The IWRG Guerra Revolucionaria (Spanish for the "Revolutionary War") is a major lucha libre show produced and scripted by the Mexican International Wrestling Revolution Group (IWRG; sometimes referred to as Grupo Internacional Revolución in Mexico) on a near-annual basis. The first Guerra Revolucionaria show was held in 2009. Since then IWRG has held a show in 2010, 2011, 2013 and 2015. All Guerra Revolucionaria shows have taken place in Arena Naucalpan located in Naucalpan, State of Mexico, Mexico, which is IWRG's home promotion

The Guerra Revolucionaria show is always main evented by a 20-man Battle Royal where the eliminated wrestlers would all remain at ringside and act as "Lumberjacks" to ensure none of the participants left the ring. Each lumberjack would be given a leather straps they were allowed to use on the still-active competitors. Except for the 2013 show IWRG did not offer a specific prize to the winner of the Guerra Revolucionaria, in 2013, the winner of the match was granted a match for the IWRG Rey del Ring Championship. Past winners include Trauma I, Pirata Morgan, Multifacético and Hijo del Máscara Año 2000. Hijo del Máscara Año 2000 is the only wrestler to win the event twice, in 2013 and 2015.

==Event history==
Beginning in 2009 the Mexican wrestling promotion International Wrestling Revolution Group (IWRG; Sometimes referred to as Grupo Internacional Revolución in Spanish) held their first ever Guerra Revolucionaria ("The Revolutionary War"), a reference to the Mexican revolutionary war (1810–1821). The main event of the first and all subsequent Guerra Revolucionara shows is the eponymous Guerra Revolucionaria tournament. The tournament is a 20-man match contested under lucha libre elimination rules where a wrestler can be eliminated from the match via losing a pinfall, being forced to submit, counted out of the ring for being away from the ring too long or disqualified for breaking a rule. Unlike other elimination matches the eliminated wrestlers would not leave the ring, but remain on the floor to act as "Lumberjacks", tasked with keeping the remaining wrestlers in the ring for the Guerra Revolucionaria match itself. Each "lumberjack" is given a leather strap by an IWRG official that they are free to use on any wrestler that leaves the ring, regardless of if said wrestler was thrown out of the ring by an opponent of if they left the ring voluntarily. As the match goes on more and more lumberjacks are on the floor until only one wrestler remains, deemed the winner of the Guerra Revolucionaria. The first Guerra Revolucinaria show was held on March 29, 2009. IWRG held the second Guerra Revolucionaria show on October 31, 2010 turning it into a regular, semi-annual event. The third Guerra Revolucionaria show took place on November 20, 2011. IWRG did not hold a Guerra Revolucionaria show in 2012, but brought it back on November 10, 2013 for the fourth Guerra Revolucionaria show. There was no Guerra Revolucionaria show in 2014, but IWRG did hold their fifth Guerra Revolucionaria in 2015. All Guerra Revolucionaria shows have been held at IWRG's home arena, Arena Naucalpan in Naucalpan, State of Mexico, Mexico.

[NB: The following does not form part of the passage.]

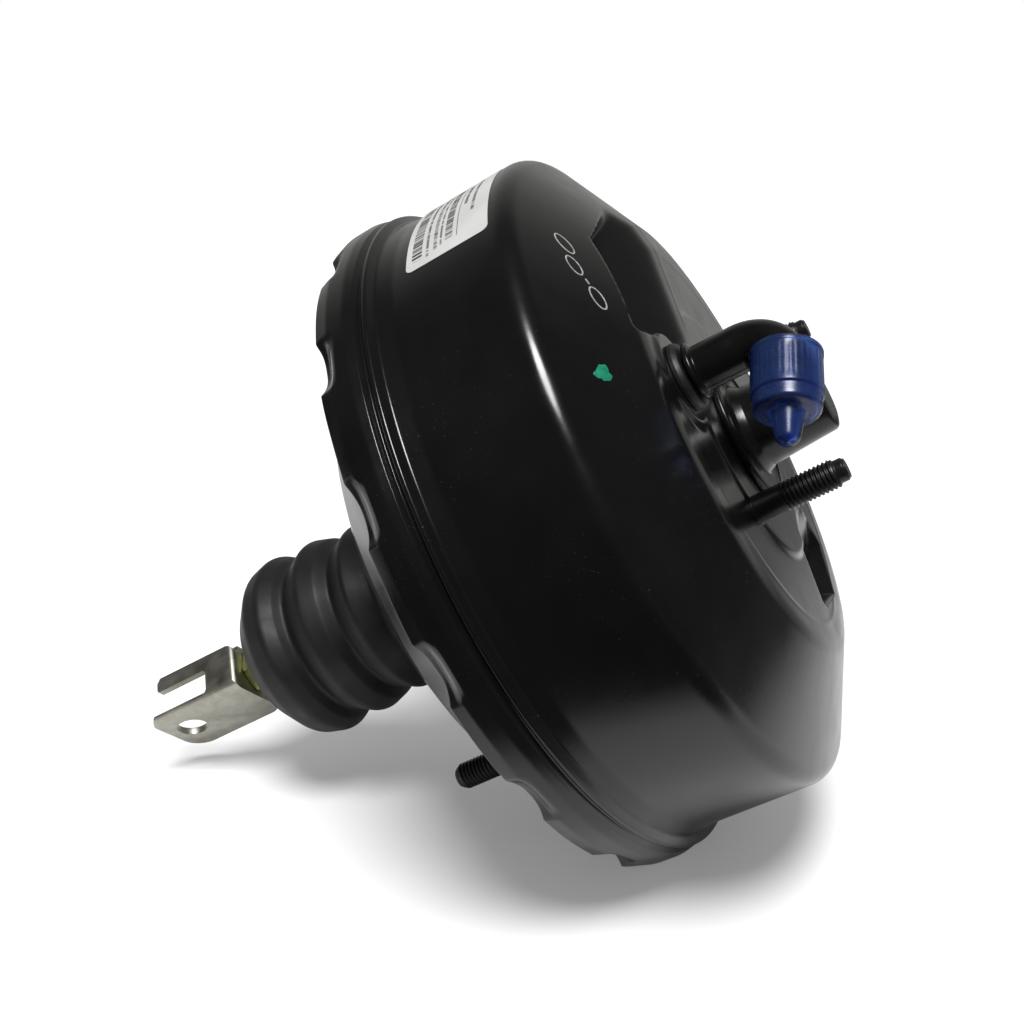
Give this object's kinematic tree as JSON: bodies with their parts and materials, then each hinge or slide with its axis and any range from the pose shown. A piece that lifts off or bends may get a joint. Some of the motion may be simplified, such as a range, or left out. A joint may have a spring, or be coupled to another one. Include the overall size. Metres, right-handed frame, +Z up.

Unlike other IWRG tournaments such as the IWRG Rey del Ring ("King of the Ring") tournament where the winner also wins the IWRG Rey del Ring Championship, or the IWRG La Gran Cruzada ("The Great Crusade) tournament where the winner becomes the number one contender for the IWRG Rey del Ring tournament, there is not normally a tangible "award" for the winner of the Guerra Revolucionaria match. The only exception was the 2013 Guerra Revolucionaria tournament where the winner became the number one contender for the IWRG Rey del Ring Championship.

A total of 112 wrestlers has participated in at least one of the Guerra Revolucionaria shows, of those two were Exóticos, none were female wrestlers and IWRG did not use anyone from the Mini-Estrellas division. Four wrestlers have worked a total of four Guerra Revolucionarias, Dr. Cerebro, Golden Magic, El Hijo del Diablo and Oficial 911, more than any other wrestlers. Alan Extreme, Bombero Infernal, Danny Casas, Cerebro Negro, Chico Che, Eterno, Freelance, El Hijo de Pirata Morgan, Imposible, Máscara Año 2000 Jr., Oficial AK-47, Oficial Fierro, Tony Rivera, Trauma I and Veneno have all worked three of the five Guerra Revoluctionaria shows. Golden Magic worked one show under the ring name Brazo Metálico before adopting the "Golden Magic" ring character. Guillermo Martinez Cid has worked as both Bombero Infernal ("The Infernal Firefighter") and Capitán Muerte ("Captain Death"). Danny Casas started out working under the name "Hammer" before later revealing he was part of the Casas wrestling family, appearing under both names at the Guerra Revolucionaria shows. The wrestler originally known as Comando Negro later took over the Canis Lupus character, although IWRG does not officially acknowledge it. Two different wrestlers have worked as "Multifacético" on a Guerra Revolucionaria show, in 2009 the wrestler now known as Guerrero Maya Jr. was under the mask, while a different wrestler portrayed Multifacético on the 2011 show.

Past winners include Trauma I (2009), Pirata Morgan (2010), Multifacético (2011), and Hijo del Máscara Año 2000 (2013 and 2015). El Hijo del Máscara Año 2000 is the only wrestler to win the event twice, in 2013 he earned a match for the IWRG Rey del Ring Championship but failed to win it. In 2015 he won as part of a long running storyline with El Hijo de Dos Caras who he eliminated to win the match.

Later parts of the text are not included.